A new decree reduces the share of proceeds from CO2 emission auctions directed to the special renewables accounts remunerating producers to 30% from 60%. The Greek environment and energy ministry’s decision has caused reactions in the renewables market since it lowers the account’s inflows by EUR 75 million to cover the rising energy cost for consumers.
Renewable projects in Greece are supported through the special renewables account operated by the Renewable Energy Sources Operator & Guarantees of Origin (DAPEEP). The balance has been positive during the last couple of years, creating a safety net in the process for investors.

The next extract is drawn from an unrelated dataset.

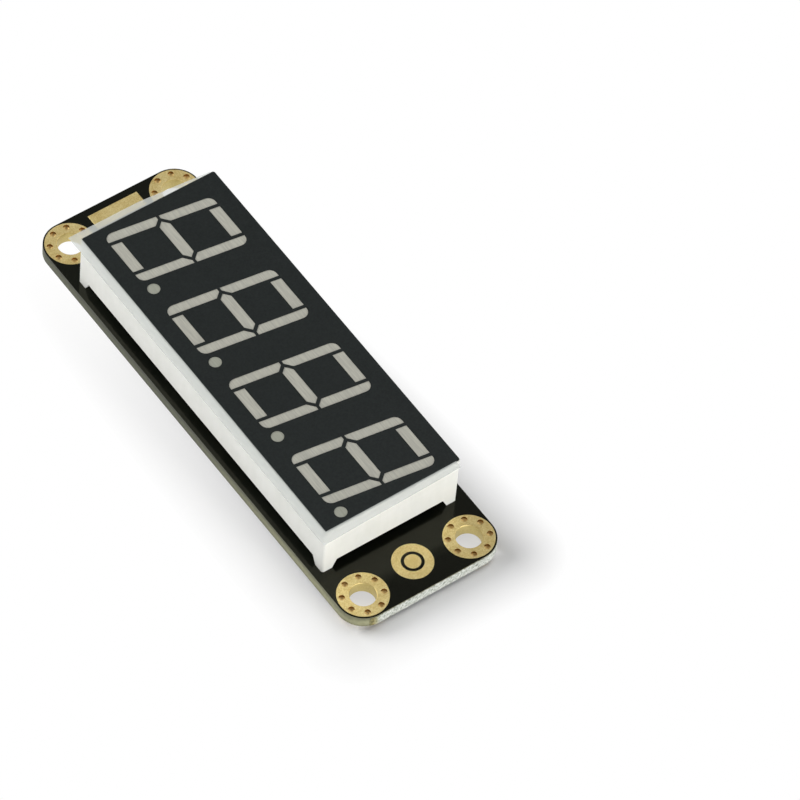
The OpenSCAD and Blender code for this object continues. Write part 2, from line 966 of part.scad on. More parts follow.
module component_pads() {
    color("#c9b077")
    under_board() {
        for (p = resistors)
            translate([p[0], p[1], 0])
                small_pads(resistor_l, resistor_w);
        for (p = capacitors)
            translate([p[0], p[1], 0])
                small_pads(capacitor_l, capacitor_w);
        at_leads()
            rotate([0, 0, -90])
                for (side = [-1, 1])
                    pad(side, chip_span / 2 - lead_foot - pad_extra,
                        chip_span / 2 + fillet_l + pad_extra, lead_w + 2 * pad_extra);
        at_ways()
            translate([0, socket_back_y, 0])
                pad(-1, contact_t / 2, contact_foot + fillet_l + pad_extra,
                    contact_t + 2 * pad_extra);
        translate([0, socket_back_y + socket_depth / 2, 0])
            rotate([0, 0, -90])
                for (side = [-1, 1])
                    pad(side, socket_w / 2, socket_w / 2 + tab_foot + fillet_l + pad_extra,
                        tab_l + 2 * pad_extra);
    }
}

// A wedge of solder that rises against the end of a lead or cap
module wedge(side, y0, w, h) {
    rotate([90, 0, 90])
        linear_extrude(w, center = true)
            polygon([
                [side * y0, copper_t],
                [side * (y0 + fillet_l), copper_t],
                [side * (y0 + fillet_l * wedge_hollow[0]), copper_t + h * wedge_hollow[1]],
                [side * y0, copper_t + h]
            ]);
}

module component_solder() {
    color("#b9bcbe")
    under_board() {
        for (p = resistors, side = [-1, 1])
            translate([p[0], p[1], 0])
                wedge(side, resistor_l / 2, resistor_w, resistor_t * resistor_wet);
        for (p = capacitors, side = [-1, 1])
            translate([p[0], p[1], 0])
                wedge(side, capacitor_l / 2, capacitor_w, capacitor_t * capacitor_wet);
        at_leads()
            rotate([0, 0, -90])
                for (side = [-1, 1])
                    wedge(side, chip_span / 2, lead_w, lead_t);
        at_ways()
            translate([0, socket_back_y, 0])
                wedge(-1, contact_foot, contact_t, contact_t * contact_wet);
        translate([0, socket_back_y + socket_depth / 2, 0])
            rotate([0, 0, -90])
                for (side = [-1, 1])
                    wedge(side, socket_w / 2 + tab_foot, tab_l, tab_t);
    }
}

circuit_board();
ring_at(-1, 1);  // ring_far_left
ring_at(1, 1);  // ring_far_right
ring_at(-1, -1);  // ring_near_left
ring_at(1, -1);  // ring_near_right
via_plugs();
gold_bar();
gold_target_mark();
display_housing();
black_face();
segment_fill();
protective_film();
led_substrate();
led_dice();
back_potting();
pin_row(-1);  // pins_left
pin_row(1);  // pins_right
pin_pad_row(-1);  // pin_pads_left
pin_pad_row(1);  // pin_pads_right
pin_solder_row(-1);  // pin_solder_left
pin_solder_row(1);  // pin_solder_right
socket_housing();
socket_contacts();
socket_tabs();
chip_body();
chip_leads();
resistor_bodies();
resistor_caps();
capacitor_bodies();
capacitor_caps();
component_pads();
component_solder();
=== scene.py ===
"""Looks of a four-digit seven segment display module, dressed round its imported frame.

The display housing stands on a narrow circuit board with a plated ring round each mounting hole.
Lengths are metres in the part's own frame, and MM turns millimetres to metres. Arguments that end
in _mm hold millimetres, and so do the lengths in the tables.
"""
import json
import math

import bmesh
import bpy
from mathutils import Matrix, Vector, noise


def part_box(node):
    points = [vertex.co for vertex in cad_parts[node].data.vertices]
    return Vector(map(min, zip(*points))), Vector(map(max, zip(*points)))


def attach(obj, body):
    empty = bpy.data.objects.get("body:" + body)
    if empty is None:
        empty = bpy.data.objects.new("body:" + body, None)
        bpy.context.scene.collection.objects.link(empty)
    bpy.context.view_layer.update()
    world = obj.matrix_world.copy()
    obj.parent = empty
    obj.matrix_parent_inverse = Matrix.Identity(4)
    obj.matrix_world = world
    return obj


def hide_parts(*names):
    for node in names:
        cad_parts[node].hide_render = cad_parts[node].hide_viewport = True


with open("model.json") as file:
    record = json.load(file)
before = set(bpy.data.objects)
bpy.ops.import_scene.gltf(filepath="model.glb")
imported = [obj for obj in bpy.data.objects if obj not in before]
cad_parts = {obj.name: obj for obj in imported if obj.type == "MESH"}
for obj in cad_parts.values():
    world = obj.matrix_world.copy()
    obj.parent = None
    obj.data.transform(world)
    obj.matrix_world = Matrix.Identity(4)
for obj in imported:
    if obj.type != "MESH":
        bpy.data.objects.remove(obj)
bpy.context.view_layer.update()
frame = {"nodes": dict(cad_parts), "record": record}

MM = 0.001
HOLES = frame["record"]["mounts"][0]["dims"]

# Camera, fitted to the photograph
CAMERA_AZIMUTH = -39.924
CAMERA_ELEVATION = 53.351
CAMERA_ROLL = 5.748
CAMERA_TARGET = Vector((12.146, -9.821, 1.6)) * MM
CAMERA_DISTANCE = 835.39 * MM
CAMERA_LENS = 321.005
SENSOR_WIDTH = 36

# Edges and rings. An upright face and a flat face of the board are told by how far their normals rise.
WELD = 0.001 * MM
FLAT_ANGLE = math.radians(1)
SHARP_ANGLE = math.radians(32)
ROUND_PROFILE = 0.5
BOARD_ROUNDING = 0.04 * MM
BOARD_FACE_RISE = 0.3
RIM_ROUNDING = 0.1 * MM
RIM_STEPS = 4
UPRIGHT_RISE = 0.5
SMALLEST_SEGMENT = 2 * MM

# Film. Its droop and wave are shares of how far it hangs over, and its haze is that of one surface.
FILM_CELL = 1.5 * MM
FILM_GAP = 0.01 * MM
FILM_WAVE_LENGTH = 7 * MM
FILM_DROOP = 0.05
FILM_WAVE = 0.25
FILM_HAZE = 0.42
FILM_HAZE_EDGE = 0.08 * MM

# Edge of the laminate. A wave pattern of scale 1 turns through WAVE_RADIANS in a metre.
MASK_TONE = "#10120e"
# Band along the laminate's top edge that darkens towards the mask's tone: its height and how far it
# darkens
TOP_BAND_HEIGHT = 0.5 * MM
TOP_BAND_DARKENING = 0.5
CRAZED_SHARE = 0.2
WAVE_RADIANS = 20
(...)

Money from CO2 allowances auctions will be the main source for the government’s fund for helping consumers cover the extra cost
However, recent developments in the broader energy market and the high cost of natural gas and electricity prompted the government to create a fund to help consumers cover the extra cost. It was decided that one of the sources of this fund will be money from CO2 allowances auctions.

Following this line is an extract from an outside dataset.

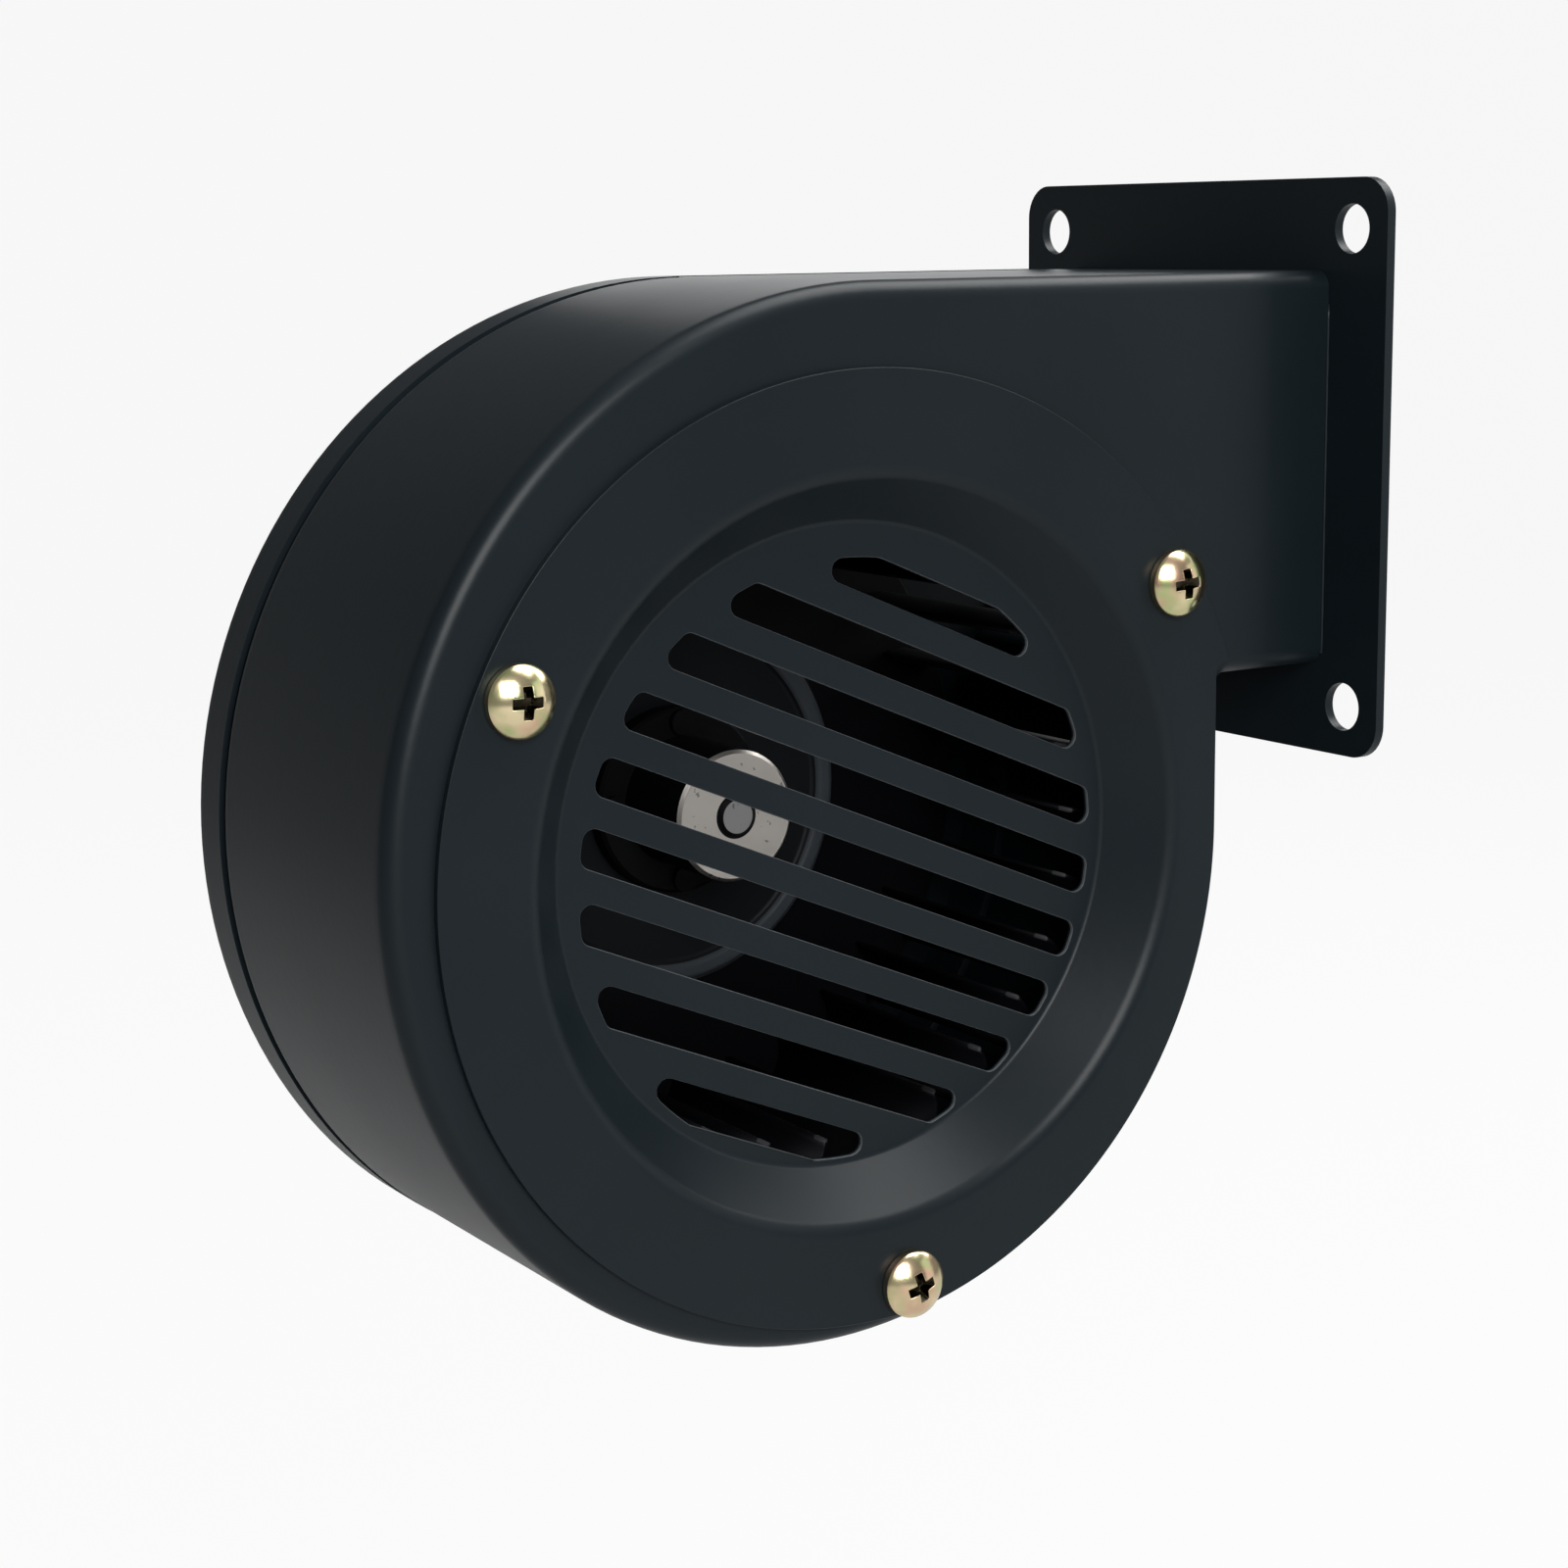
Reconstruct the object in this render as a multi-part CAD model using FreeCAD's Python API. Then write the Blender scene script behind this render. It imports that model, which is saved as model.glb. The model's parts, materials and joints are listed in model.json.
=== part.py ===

Ministry bets on high CO2 prices – renewable investors are worried
Specifically, a newly signed decree of the energy ministry states that the share of income from CO2 auctions directed to the renewables account is reduced from 60% to 30%. The ministry believes that because of the rise of CO2 prices this year, the end result would not be significantly different for the renewables account. Despite that fact, market participants in Greece calculate that income for the renewables account would be reduced from EUR 375 to EUR 300 million by the end of the year.
The companies believe that a certain surplus must be maintained in the account to provide security of investment and avoid the possibility of funding problems and payment delays like in previous years.
Number of new applications for renewables projects drops
The Greek government decided this year to increase the letter of guarantee required for an application for a renewable project in order to reduce the huge number of applications submitted in recent years to the regulator. The new level for the letter of guarantee is EUR 35,000 per megawatt, and the result was that during October’s licensing round, only 130 applications were submitted for projects with around 1 GW of total capacity, compared to several hundred applications in previous rounds.
The ministry’s general secretary, Alexandra Sdoukou, announced recently that a further “filtering” of renewables applications would take place through a requirement to submit the letter of guarantee with the application for the final connection offer instead of during the acceptance of connection terms.
The rule will be included in the forthcoming bill that will further simplify the licensing procedure for renewable projects to decrease the time required.